Multicollinearity refers to the strong correlation between two or more independent variables in a regression model. When this occurs, it becomes difficult to distinguish the effect of one predictor variable from another. In other words, the independent variables become highly interdependent and it becomes difficult to isolate their individual effects on the dependent variable.
Multicollinearity can have negative effects on regression analysis and multivariate analysis, leading to unstable estimates and misleading statistical inferences. This post will answer the 7 most popular questions about multicollinearity in regression analysis.
Collinearity is a condition where two or more independent variables are highly correlated with each other. This can also be referred to as intercorrelation. It occurs when two or more independent variables are measuring similar constructs or concepts.
Multicollinearity is a broader concept than collinearity, as it refers to high correlation among three or more predictor variables. It occurs when there is an overlap in the information provided by the independent variables, which leads to unstable parameter estimates.

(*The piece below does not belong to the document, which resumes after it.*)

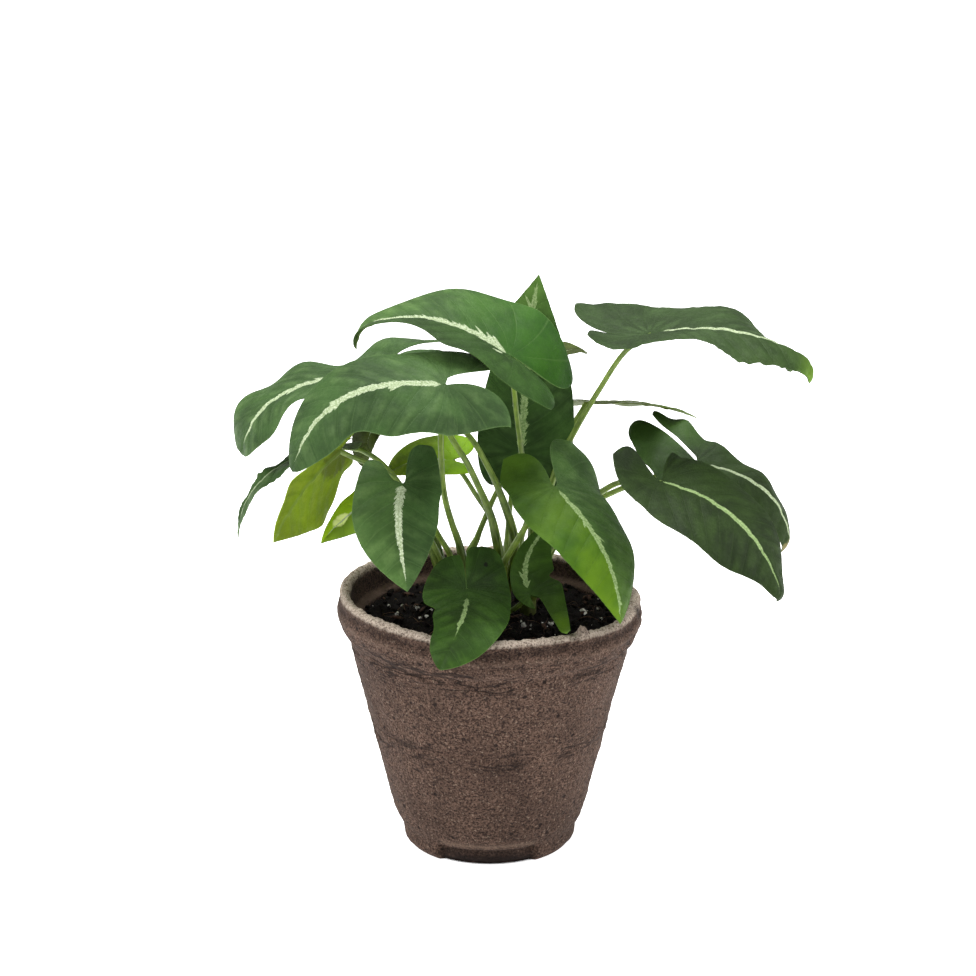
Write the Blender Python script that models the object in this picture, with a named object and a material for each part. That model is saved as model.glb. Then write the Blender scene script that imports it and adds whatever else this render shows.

Multicollinearity poses several problems in statistical analysis, such as increasing standard errors, which may lead to less accurate parameter estimates. It also makes it more difficult to interpret the regression coefficients and assign meaningful importance to each predictor variable.
Multicollinearity can be detected using various statistical methods such as correlation matrices, variance inflation factors (VIF), and tolerance values. Correlation matrices show the pairwise correlations between all pairs of variables while VIF assesses the degree of multicollinearity for each predictor variable separately.
There are several methods for dealing with multicollinearity, including dropping one or more highly correlated variables, combining variables into composite scores, and using regularization techniques such as ridge regression and lasso regression.
Ignoring multicollinearity can lead to inaccurate predictions, invalid statistical inferences, and the inability to identify the true relationship between the independent variables and the dependent variable.
Multicollinearity is generally considered a serious concern when the correlation between two or more predictor variables is greater than 0.8 or when the VIF value exceeds 10. However, the degree of concern may also depend on other factors such as sample size and research design.
In conclusion, multicollinearity is a common problem in linear models and regression analysis. It can have negative effects on parameter estimates and statistical inferences. It is important to detect and deal with multicollinearity appropriately to ensure accurate results.